**What you will do**
In the records below, begin at the line that has "const dough = new" and stop after the line that has "if empty is"; quote those lines verbatim and nothing more.

———

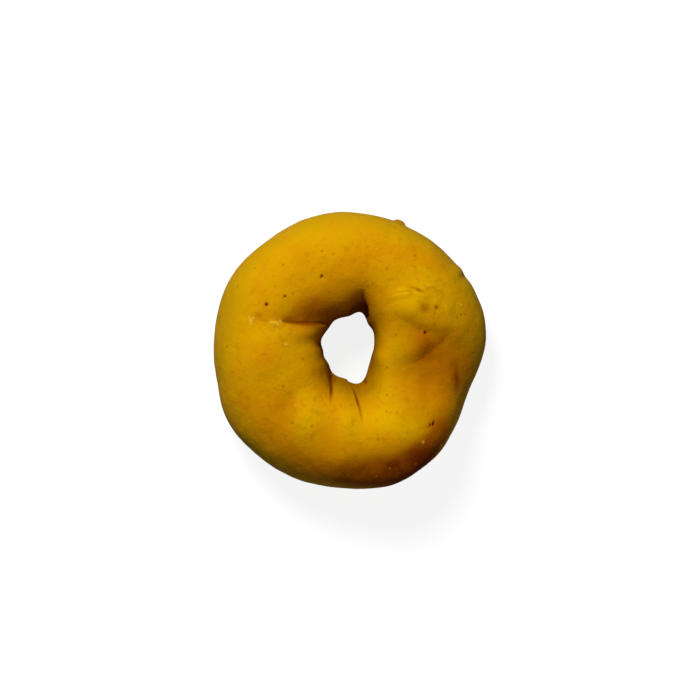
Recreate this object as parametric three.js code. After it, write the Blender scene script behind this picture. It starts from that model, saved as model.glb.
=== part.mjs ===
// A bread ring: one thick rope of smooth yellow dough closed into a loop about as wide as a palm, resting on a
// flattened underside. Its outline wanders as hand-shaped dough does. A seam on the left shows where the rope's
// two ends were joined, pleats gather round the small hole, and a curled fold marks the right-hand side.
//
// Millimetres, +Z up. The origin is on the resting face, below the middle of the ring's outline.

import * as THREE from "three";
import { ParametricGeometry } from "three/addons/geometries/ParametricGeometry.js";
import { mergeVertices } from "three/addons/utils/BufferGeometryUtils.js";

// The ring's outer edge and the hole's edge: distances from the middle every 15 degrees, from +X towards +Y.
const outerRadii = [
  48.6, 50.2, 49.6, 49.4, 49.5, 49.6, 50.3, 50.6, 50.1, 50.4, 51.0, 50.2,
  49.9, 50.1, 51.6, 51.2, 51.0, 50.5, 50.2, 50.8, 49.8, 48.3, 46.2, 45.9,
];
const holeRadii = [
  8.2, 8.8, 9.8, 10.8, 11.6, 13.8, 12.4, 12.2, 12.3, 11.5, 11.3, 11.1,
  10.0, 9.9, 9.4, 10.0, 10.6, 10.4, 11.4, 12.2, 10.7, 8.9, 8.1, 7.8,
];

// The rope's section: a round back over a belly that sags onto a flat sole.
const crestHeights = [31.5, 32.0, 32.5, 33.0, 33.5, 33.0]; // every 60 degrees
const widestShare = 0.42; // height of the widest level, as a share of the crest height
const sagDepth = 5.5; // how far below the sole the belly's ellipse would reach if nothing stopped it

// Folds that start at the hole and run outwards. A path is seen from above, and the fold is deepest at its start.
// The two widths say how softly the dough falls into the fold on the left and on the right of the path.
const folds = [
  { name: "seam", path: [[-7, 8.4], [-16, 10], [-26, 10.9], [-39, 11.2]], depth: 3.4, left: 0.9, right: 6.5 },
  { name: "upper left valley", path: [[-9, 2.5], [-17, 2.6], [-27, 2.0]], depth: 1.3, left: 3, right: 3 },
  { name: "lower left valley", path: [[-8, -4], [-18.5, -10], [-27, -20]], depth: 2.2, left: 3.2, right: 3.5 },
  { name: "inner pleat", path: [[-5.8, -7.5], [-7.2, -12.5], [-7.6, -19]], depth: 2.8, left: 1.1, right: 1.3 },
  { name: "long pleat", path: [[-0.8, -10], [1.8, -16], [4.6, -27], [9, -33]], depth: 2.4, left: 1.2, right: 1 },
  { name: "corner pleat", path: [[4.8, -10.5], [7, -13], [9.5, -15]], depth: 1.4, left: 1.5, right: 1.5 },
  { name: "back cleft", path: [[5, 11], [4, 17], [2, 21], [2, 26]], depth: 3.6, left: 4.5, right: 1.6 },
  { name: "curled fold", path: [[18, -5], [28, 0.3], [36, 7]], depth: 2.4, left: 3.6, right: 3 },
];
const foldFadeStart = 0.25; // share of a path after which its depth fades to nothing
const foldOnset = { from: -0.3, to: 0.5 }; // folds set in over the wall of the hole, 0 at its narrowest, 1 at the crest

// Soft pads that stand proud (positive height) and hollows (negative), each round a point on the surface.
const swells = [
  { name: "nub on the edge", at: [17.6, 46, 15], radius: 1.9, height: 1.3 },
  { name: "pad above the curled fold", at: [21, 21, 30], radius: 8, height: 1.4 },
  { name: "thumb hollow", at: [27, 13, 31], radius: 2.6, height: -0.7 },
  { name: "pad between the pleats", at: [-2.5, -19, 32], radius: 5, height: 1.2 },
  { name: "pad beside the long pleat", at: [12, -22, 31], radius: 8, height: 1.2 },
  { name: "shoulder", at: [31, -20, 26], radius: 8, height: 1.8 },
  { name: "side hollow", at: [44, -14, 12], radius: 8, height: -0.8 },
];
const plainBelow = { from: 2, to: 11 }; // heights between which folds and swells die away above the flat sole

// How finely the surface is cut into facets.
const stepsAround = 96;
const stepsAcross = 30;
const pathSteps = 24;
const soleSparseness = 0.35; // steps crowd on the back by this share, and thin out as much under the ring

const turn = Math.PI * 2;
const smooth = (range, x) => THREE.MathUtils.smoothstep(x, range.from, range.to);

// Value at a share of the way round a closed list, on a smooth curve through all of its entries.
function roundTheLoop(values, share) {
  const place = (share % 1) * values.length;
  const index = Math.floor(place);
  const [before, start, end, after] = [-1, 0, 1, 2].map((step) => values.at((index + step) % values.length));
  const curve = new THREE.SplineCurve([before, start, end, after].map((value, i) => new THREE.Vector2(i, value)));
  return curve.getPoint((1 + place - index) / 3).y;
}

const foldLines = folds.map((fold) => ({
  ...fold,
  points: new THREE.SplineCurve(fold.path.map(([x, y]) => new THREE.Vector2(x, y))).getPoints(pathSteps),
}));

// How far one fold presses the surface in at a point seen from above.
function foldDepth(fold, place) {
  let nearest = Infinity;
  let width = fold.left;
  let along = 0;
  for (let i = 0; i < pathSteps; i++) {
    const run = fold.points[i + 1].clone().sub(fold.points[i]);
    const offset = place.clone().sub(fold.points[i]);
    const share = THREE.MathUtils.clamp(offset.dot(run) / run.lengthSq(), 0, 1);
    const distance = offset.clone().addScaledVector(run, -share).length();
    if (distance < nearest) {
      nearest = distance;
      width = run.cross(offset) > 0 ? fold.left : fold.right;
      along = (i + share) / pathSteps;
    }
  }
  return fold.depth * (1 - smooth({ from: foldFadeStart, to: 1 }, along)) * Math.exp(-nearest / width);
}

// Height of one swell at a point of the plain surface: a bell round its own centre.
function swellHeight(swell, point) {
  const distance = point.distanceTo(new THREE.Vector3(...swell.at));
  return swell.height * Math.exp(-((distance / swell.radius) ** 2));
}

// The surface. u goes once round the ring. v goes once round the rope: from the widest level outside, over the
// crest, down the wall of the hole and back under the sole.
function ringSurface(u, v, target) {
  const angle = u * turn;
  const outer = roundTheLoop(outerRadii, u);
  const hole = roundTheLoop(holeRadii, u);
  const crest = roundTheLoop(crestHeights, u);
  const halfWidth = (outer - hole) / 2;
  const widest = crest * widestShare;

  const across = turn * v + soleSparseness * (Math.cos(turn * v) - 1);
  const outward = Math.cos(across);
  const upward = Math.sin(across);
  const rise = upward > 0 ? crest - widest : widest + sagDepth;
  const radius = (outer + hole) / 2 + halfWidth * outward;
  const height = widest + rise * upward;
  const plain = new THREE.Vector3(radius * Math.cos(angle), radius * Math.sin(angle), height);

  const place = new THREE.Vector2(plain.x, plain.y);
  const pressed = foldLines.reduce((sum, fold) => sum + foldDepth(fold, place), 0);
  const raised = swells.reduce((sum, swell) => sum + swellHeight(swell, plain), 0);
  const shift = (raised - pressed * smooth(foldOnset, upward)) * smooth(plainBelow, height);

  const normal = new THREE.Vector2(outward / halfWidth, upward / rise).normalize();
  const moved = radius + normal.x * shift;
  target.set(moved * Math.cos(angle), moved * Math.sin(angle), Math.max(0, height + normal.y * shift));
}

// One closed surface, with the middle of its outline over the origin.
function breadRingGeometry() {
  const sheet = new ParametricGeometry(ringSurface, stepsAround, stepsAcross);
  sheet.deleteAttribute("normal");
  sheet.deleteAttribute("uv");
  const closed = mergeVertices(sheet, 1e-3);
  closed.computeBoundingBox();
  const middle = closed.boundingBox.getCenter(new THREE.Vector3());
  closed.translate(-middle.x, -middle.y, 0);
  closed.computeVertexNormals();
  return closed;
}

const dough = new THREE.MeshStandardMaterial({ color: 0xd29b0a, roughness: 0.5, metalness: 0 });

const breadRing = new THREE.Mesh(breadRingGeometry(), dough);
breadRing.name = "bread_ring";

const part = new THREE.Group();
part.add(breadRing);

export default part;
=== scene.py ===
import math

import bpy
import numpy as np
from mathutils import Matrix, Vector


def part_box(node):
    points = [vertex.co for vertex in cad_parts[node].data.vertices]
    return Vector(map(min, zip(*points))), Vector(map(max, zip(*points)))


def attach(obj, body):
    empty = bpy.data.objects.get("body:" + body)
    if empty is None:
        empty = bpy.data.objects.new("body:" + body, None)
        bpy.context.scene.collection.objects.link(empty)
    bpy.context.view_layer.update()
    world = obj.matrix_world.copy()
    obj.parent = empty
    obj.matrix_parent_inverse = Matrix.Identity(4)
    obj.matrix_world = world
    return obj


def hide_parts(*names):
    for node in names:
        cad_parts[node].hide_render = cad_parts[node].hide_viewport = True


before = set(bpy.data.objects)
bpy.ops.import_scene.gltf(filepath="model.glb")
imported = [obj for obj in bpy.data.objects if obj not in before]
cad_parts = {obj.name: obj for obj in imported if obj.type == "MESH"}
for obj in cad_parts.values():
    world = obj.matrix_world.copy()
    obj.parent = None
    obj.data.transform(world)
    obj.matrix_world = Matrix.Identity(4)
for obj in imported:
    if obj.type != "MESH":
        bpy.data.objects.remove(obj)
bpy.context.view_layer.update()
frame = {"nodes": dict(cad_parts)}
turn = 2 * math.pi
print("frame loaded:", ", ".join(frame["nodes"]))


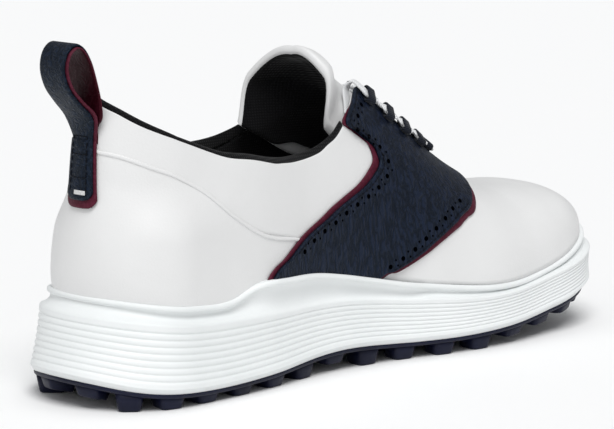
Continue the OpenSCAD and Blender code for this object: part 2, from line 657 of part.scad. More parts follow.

———

**The reply**
const dough = new THREE.MeshStandardMaterial({ color: 0xd29b0a, roughness: 0.5, metalness: 0 });

const breadRing = new THREE.Mesh(breadRingGeometry(), dough);
breadRing.name = "bread_ring";

const part = new THREE.Group();
part.add(breadRing);

export default part;
=== scene.py ===
import math

import bpy
import numpy as np
from mathutils import Matrix, Vector


def part_box(node):
    points = [vertex.co for vertex in cad_parts[node].data.vertices]
    return Vector(map(min, zip(*points))), Vector(map(max, zip(*points)))


def attach(obj, body):
    empty = bpy.data.objects.get("body:" + body)
    if empty is None:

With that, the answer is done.